PROVIDED ENTRIES.
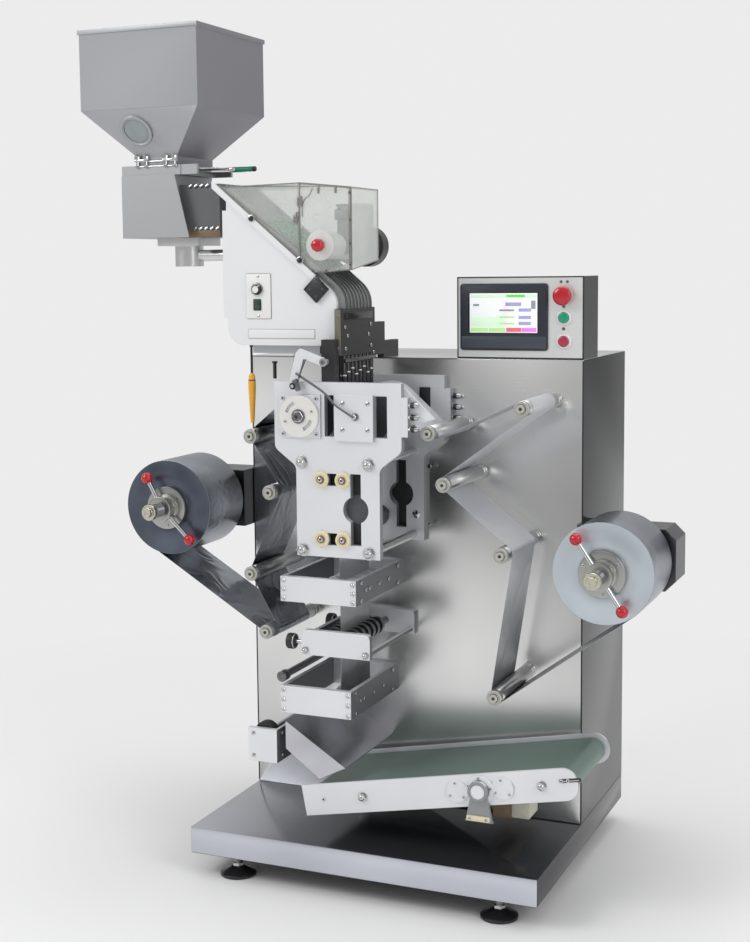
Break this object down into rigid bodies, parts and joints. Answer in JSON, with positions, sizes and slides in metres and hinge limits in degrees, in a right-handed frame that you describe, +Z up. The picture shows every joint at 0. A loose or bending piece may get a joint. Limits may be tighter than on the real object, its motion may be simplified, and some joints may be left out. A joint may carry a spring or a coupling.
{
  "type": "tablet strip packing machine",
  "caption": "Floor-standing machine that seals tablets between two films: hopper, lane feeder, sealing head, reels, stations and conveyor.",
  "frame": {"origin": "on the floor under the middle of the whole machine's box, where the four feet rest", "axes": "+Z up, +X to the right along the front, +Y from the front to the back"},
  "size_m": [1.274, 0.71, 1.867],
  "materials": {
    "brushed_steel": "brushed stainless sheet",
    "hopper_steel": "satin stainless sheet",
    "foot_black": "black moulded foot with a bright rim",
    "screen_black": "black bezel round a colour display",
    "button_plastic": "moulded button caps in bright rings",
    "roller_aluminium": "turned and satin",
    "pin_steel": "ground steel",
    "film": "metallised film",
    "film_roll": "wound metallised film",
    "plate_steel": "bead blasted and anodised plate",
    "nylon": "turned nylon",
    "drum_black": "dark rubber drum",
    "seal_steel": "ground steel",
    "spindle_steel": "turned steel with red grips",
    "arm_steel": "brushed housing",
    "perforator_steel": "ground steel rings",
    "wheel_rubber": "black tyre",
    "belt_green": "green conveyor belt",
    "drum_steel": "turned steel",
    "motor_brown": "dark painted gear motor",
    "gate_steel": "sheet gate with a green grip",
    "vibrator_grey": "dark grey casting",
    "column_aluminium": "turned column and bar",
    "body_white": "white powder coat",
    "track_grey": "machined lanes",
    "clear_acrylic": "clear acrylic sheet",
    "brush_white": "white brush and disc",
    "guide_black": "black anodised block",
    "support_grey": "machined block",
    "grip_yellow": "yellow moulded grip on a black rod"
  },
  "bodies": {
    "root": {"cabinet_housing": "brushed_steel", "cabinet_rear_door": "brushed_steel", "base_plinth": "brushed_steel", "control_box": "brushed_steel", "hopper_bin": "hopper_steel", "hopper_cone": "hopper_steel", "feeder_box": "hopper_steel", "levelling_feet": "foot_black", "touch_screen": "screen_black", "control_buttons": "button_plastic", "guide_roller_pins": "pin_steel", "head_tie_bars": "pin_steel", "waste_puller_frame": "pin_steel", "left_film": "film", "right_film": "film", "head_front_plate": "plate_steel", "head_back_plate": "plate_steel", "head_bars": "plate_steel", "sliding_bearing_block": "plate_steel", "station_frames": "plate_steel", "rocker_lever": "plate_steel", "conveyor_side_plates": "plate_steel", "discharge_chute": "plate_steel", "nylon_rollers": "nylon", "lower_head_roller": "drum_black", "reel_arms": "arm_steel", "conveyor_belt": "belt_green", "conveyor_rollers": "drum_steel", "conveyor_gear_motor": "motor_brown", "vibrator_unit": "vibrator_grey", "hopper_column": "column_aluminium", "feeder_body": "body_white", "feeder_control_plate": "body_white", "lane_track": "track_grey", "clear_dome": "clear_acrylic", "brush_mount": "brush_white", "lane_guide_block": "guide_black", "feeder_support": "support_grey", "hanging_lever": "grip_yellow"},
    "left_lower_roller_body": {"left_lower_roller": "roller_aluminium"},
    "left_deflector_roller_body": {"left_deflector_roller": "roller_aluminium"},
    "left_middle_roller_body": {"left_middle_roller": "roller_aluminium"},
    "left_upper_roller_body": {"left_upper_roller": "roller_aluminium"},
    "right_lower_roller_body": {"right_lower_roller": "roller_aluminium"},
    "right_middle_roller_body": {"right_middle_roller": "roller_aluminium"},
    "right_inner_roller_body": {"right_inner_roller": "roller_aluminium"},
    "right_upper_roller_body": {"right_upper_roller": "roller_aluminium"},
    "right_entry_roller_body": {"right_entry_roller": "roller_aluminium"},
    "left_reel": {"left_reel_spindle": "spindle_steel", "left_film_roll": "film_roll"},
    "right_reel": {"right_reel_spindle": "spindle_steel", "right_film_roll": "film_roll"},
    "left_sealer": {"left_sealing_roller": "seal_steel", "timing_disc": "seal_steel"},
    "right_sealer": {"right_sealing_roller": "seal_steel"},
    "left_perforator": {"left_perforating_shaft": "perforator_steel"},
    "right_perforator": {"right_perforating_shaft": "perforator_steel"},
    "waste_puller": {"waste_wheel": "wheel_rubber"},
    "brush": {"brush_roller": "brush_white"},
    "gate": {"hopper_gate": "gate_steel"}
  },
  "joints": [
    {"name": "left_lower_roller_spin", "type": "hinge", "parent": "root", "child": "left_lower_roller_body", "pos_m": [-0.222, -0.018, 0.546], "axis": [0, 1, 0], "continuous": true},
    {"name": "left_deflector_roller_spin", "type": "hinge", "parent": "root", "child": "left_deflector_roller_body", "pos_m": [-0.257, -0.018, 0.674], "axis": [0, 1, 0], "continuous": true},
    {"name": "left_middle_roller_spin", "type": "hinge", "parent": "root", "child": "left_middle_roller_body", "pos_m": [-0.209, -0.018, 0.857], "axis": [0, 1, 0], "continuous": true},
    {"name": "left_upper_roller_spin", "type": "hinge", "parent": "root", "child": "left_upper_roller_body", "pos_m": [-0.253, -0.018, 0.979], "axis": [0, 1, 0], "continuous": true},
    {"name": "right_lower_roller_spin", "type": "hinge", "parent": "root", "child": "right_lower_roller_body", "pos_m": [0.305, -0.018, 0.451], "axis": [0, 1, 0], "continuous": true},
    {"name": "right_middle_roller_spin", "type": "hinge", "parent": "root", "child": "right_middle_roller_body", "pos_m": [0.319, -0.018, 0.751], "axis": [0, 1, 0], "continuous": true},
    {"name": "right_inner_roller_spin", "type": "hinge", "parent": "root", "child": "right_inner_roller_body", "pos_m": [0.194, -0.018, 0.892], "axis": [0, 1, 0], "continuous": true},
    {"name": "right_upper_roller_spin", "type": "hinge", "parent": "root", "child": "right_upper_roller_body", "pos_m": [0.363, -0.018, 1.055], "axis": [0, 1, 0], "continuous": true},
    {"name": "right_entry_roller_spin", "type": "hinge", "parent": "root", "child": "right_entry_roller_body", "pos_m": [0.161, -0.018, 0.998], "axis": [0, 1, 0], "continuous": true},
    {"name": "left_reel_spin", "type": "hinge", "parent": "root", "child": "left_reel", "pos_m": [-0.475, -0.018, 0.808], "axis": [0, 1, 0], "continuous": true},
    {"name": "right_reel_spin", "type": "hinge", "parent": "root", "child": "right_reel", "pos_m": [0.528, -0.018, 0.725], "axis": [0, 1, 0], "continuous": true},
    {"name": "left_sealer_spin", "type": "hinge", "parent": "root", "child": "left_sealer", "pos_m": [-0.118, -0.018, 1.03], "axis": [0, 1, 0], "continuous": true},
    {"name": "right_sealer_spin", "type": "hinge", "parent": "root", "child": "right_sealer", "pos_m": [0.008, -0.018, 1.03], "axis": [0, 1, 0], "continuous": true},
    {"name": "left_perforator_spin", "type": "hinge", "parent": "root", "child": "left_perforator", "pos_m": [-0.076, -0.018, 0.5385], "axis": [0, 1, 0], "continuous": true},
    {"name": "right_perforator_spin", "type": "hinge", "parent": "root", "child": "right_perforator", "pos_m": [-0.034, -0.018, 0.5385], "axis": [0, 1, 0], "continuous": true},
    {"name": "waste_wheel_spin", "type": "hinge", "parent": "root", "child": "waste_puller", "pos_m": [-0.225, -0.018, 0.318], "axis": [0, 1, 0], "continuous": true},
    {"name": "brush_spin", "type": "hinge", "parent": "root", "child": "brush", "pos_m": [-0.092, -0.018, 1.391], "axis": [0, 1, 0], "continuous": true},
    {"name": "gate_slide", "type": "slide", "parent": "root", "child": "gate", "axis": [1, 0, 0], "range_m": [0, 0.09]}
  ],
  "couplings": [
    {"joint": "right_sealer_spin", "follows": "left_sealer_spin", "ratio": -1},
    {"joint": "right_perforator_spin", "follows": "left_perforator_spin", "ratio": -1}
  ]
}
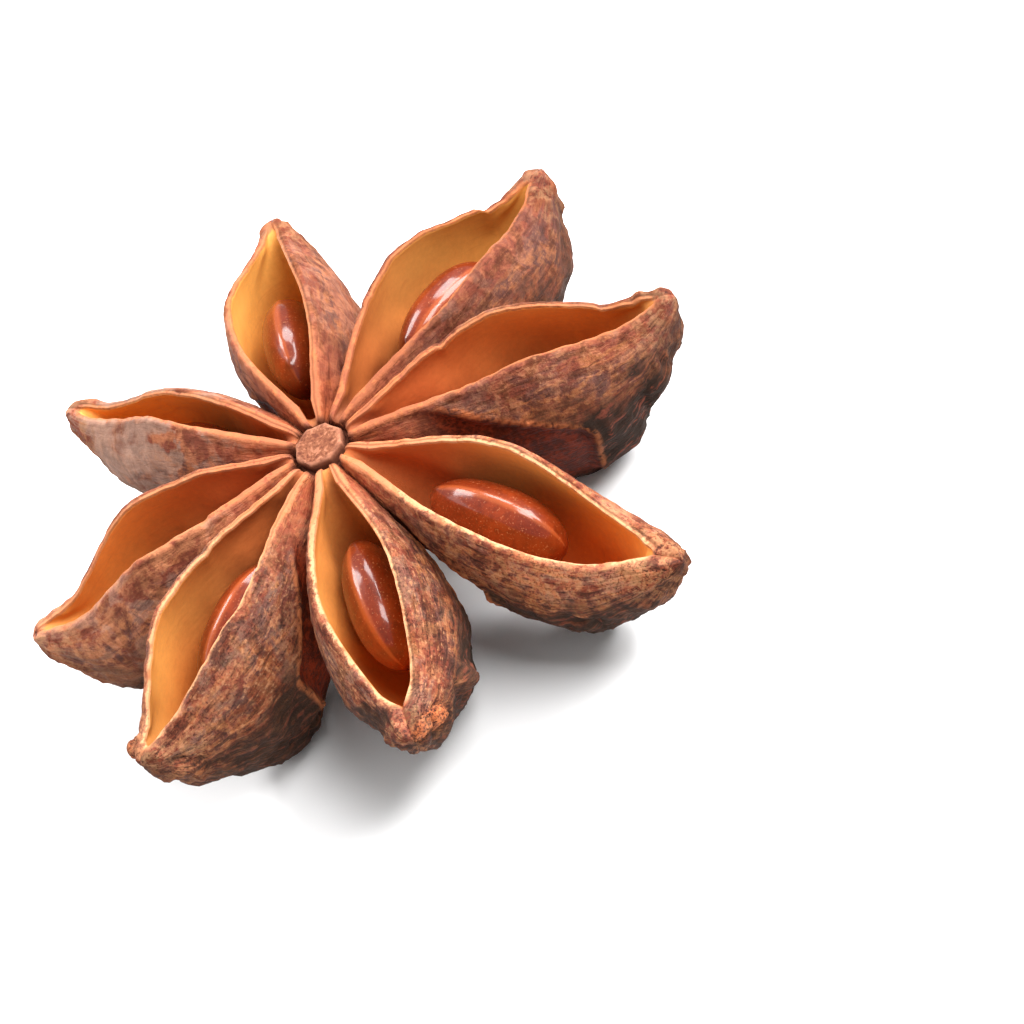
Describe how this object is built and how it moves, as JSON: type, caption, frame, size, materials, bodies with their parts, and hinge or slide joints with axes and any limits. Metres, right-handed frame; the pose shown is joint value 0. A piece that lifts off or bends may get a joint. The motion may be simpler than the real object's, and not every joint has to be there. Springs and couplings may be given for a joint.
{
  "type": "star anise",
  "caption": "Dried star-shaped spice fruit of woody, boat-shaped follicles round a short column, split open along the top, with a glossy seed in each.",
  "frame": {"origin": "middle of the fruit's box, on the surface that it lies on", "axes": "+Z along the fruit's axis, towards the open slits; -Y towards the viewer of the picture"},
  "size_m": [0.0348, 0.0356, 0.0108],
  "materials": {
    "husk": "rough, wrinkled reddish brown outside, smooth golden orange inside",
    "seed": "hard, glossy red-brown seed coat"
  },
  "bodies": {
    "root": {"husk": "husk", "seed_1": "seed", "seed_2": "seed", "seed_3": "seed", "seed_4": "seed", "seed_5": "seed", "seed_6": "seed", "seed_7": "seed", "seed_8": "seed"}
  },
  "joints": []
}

INSTRUCTIONS FOR THE TASK.
Return exactly, and only, the line containing "Describe how this" and every line after it through the end of the material.

RESULT BELOW.
Describe how this object is built and how it moves, as JSON: type, caption, frame, size, materials, bodies with their parts, and hinge or slide joints with axes and any limits. Metres, right-handed frame; the pose shown is joint value 0. A piece that lifts off or bends may get a joint. The motion may be simpler than the real object's, and not every joint has to be there. Springs and couplings may be given for a joint.
{
  "type": "star anise",
  "caption": "Dried star-shaped spice fruit of woody, boat-shaped follicles round a short column, split open along the top, with a glossy seed in each.",
  "frame": {"origin": "middle of the fruit's box, on the surface that it lies on", "axes": "+Z along the fruit's axis, towards the open slits; -Y towards the viewer of the picture"},
  "size_m": [0.0348, 0.0356, 0.0108],
  "materials": {
    "husk": "rough, wrinkled reddish brown outside, smooth golden orange inside",
    "seed": "hard, glossy red-brown seed coat"
  },
  "bodies": {
    "root": {"husk": "husk", "seed_1": "seed", "seed_2": "seed", "seed_3": "seed", "seed_4": "seed", "seed_5": "seed", "seed_6": "seed", "seed_7": "seed", "seed_8": "seed"}
  },
  "joints": []
}